To uncover genomic changes that contribute to the unique adaptations found in bats, the team systematically searched for gene differences between bats and other mammals, identifying regions of the genome that have evolved differently in bats and the loss and gain of genes that may drive bats’ unique traits.

Michael Hiller, Max Planck Research Group Leader, Max Planck Institute of Molecular Cell Biology and Genetics in Dresden, Max Planck Institute for the Physics of Complex Systems, and the Center for Systems Biology, Dresden, Senior Author, says: ‘Our genome scans revealed changes in hearing genes, that may contribute to echolocation, which bats use to hunt and navigate in complete darkness.  Furthermore, we found expansions of anti-viral genes, unique selection on immune genes, and loss of genes involved in inflammation in bats.
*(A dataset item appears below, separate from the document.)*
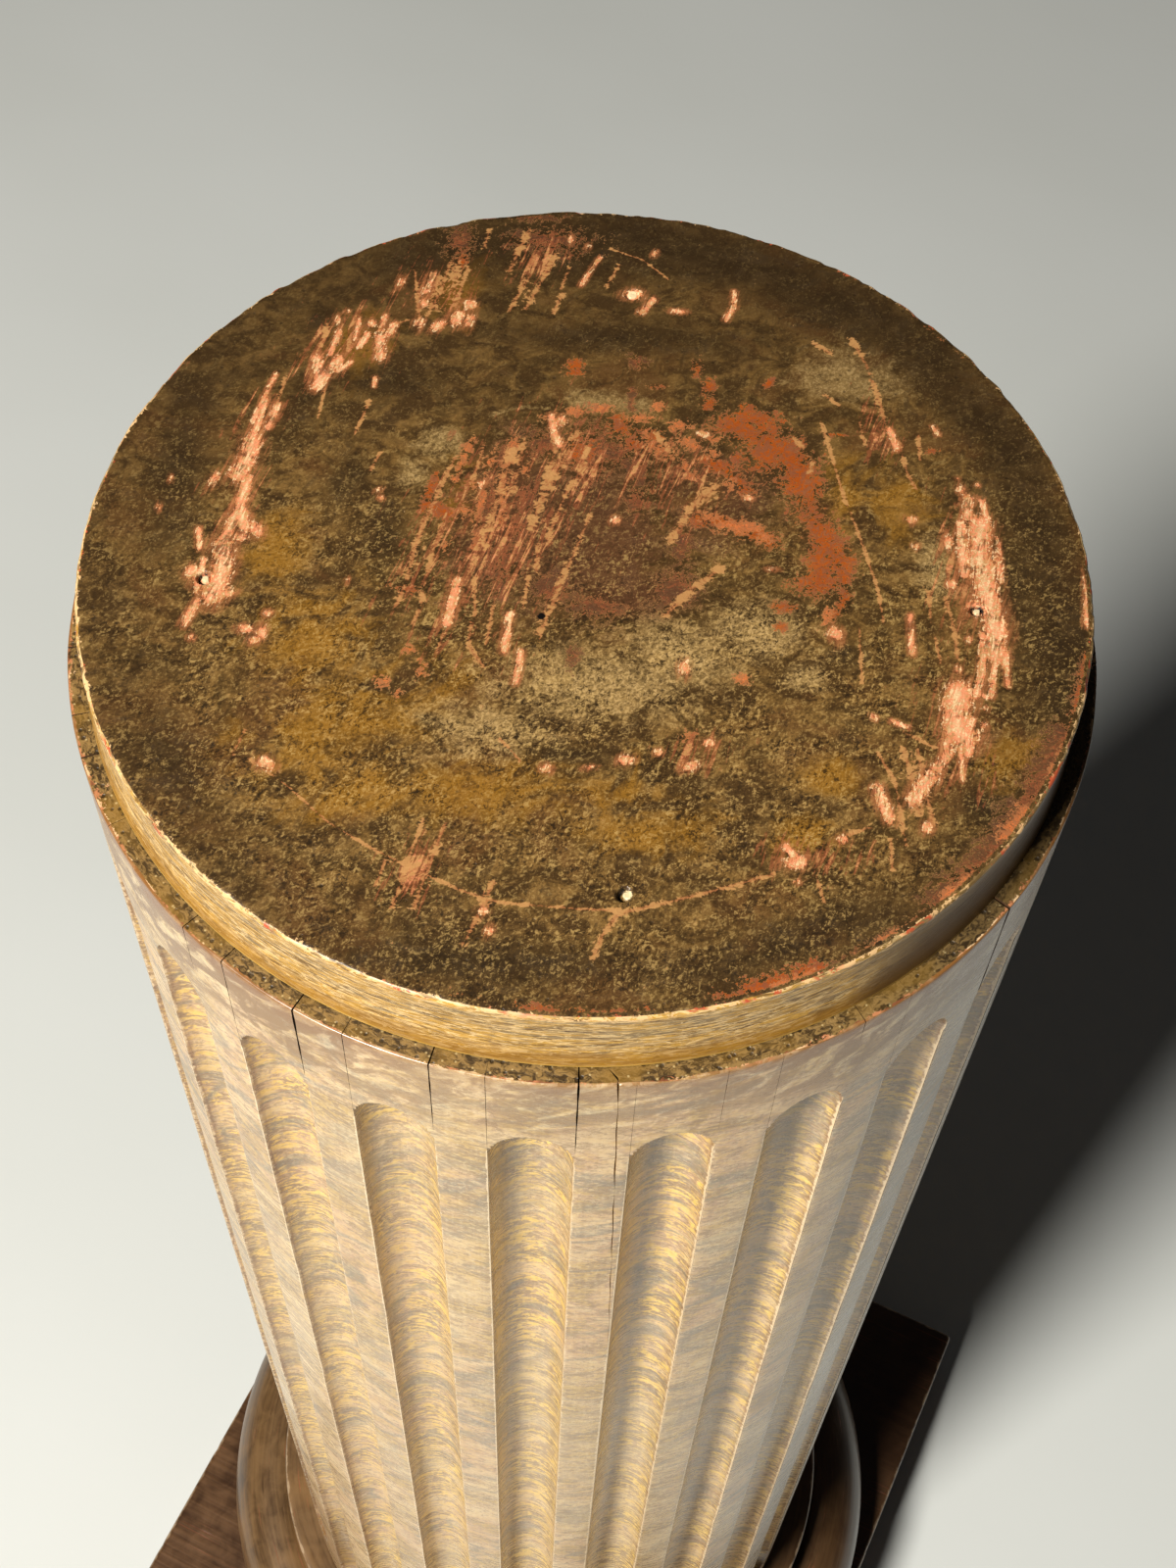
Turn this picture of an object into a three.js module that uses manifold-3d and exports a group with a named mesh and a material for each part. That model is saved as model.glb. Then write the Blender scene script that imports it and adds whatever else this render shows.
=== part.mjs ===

These changes may contribute to bats’ exceptional immunity and points to their tolerance of coronaviruses.’

The team also found evidence that bats’ ability to tolerate viruses is reflected in their genomes. The exquisite genomes revealed “fossilised viruses”, evidence of surviving past viral infections, and showed that bat genomes contained a higher diversity than other species providing a genomic record of historical tolerance to viral infection.

Given the quality of the bat genomes the team uniquely identified and experimentally validated several non-coding regulatory regions that may govern bats’ key evolutionary innovations.

This is just a beginning. The remaining ~1400 living bat species exhibit an incredible diversity in ecology, longevity, sensory perception and immunology, and numerous questions still remain regarding the genomic basis of these spectacular features. Bat1K will answer these questions as more and more exquisite bat genomes are sequenced, further uncovering the genetic basis of bats’ rare and wonderful superpowers.

This study was funded in part by the Max Planck Society, the European Research Council, the Irish Research Council, the Human Frontier Science Program.